All in all, this tour was just as enjoyable and memorable as the one a week earlier.

But wait! Dear reader, you're wondering about the "veteran" in my title, no doubt. Well, sandwiched between the two Tuesday tours this vet celebrated Veterans Day weekend. Some institutions took Monday off in observance of the holiday. But most remained open, and the Veterans Day Parade of San Antonio, as usual, was on Saturday (the Tenth). This year I also attended the wreath-laying ceremony in front of the church at The Alamo. Among the program's participants a Chaplain from Fort Sam offered the invocation; I spoke briefly with him afterward about my own service as Army chaplain, before he and the others in the program walked the few yards to the assembly area for the parade.

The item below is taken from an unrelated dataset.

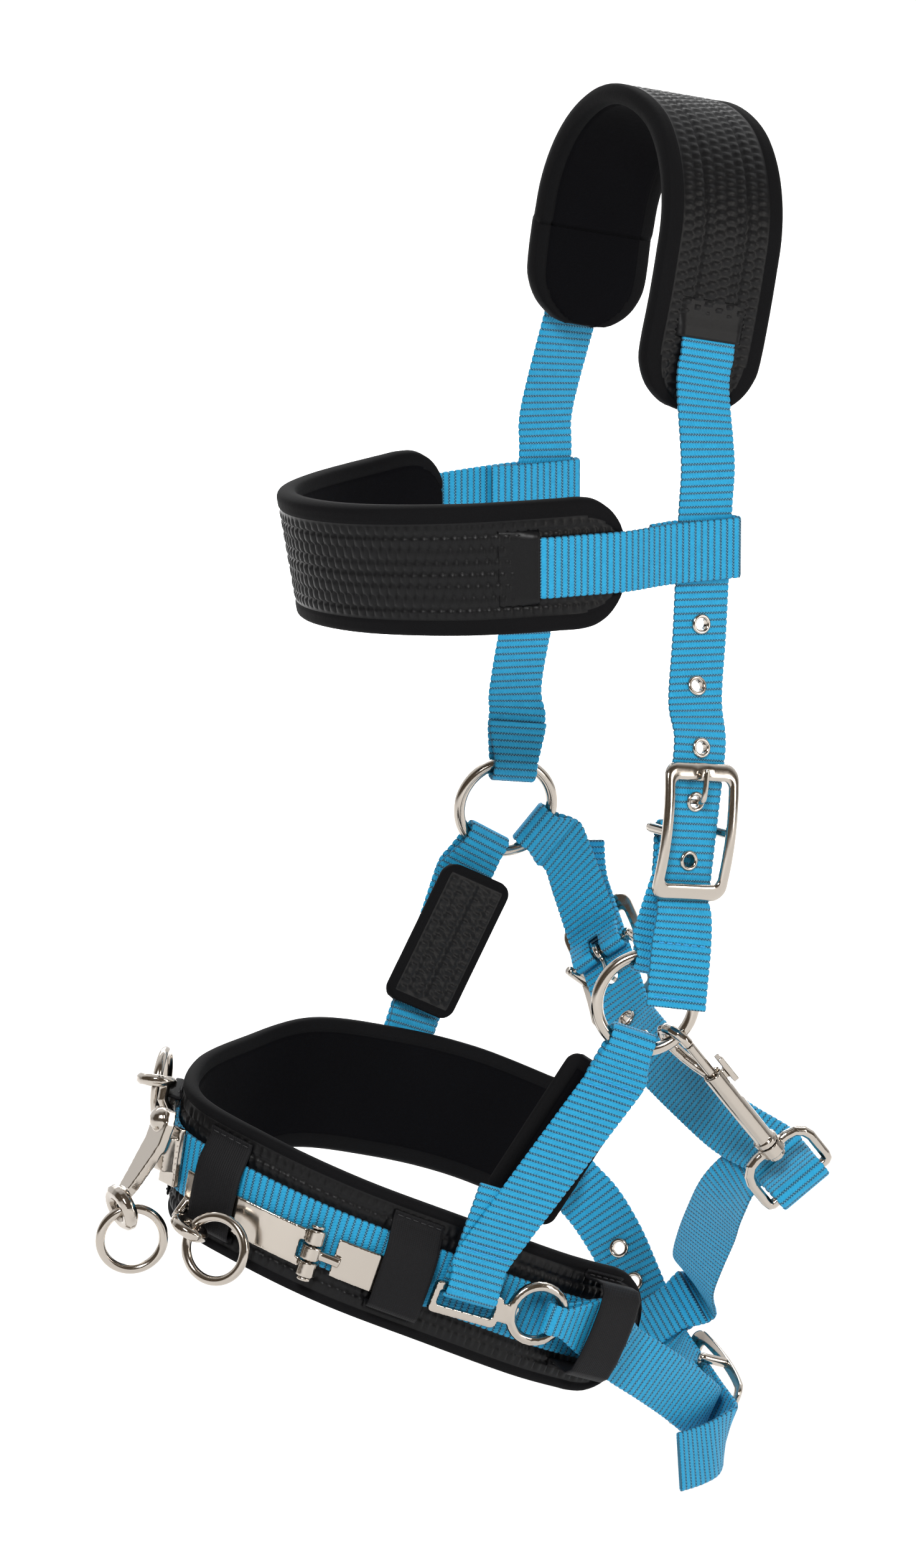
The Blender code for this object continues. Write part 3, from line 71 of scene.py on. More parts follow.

I stayed at The Alamo to watch as the parade marched by.

Next day, Sunday the Eleventh, the REAL Veterans Day, I made sure to run the American flag up the flagpole in front of Mexican Christian Church. The Sundays nearest national holidays I do this; as long as we have the national colors (the church actually has two American flags) and chicanos are notable for their patriotism, I feel strongly that we OUGHT to fly those colors at least to observe national holidays! Raising the flag presented more of a challenge this time; there was a stiff breeze and as I raised the larger of the two flags it threatened to fly away in that wind, with yours truly in tow! Thank goodness, lowering it after worship was much easier!

So. . . now you know why I apply the two descriptive labels to myself in the title of this posting. Hasta luego, amigo ("See you later, friend").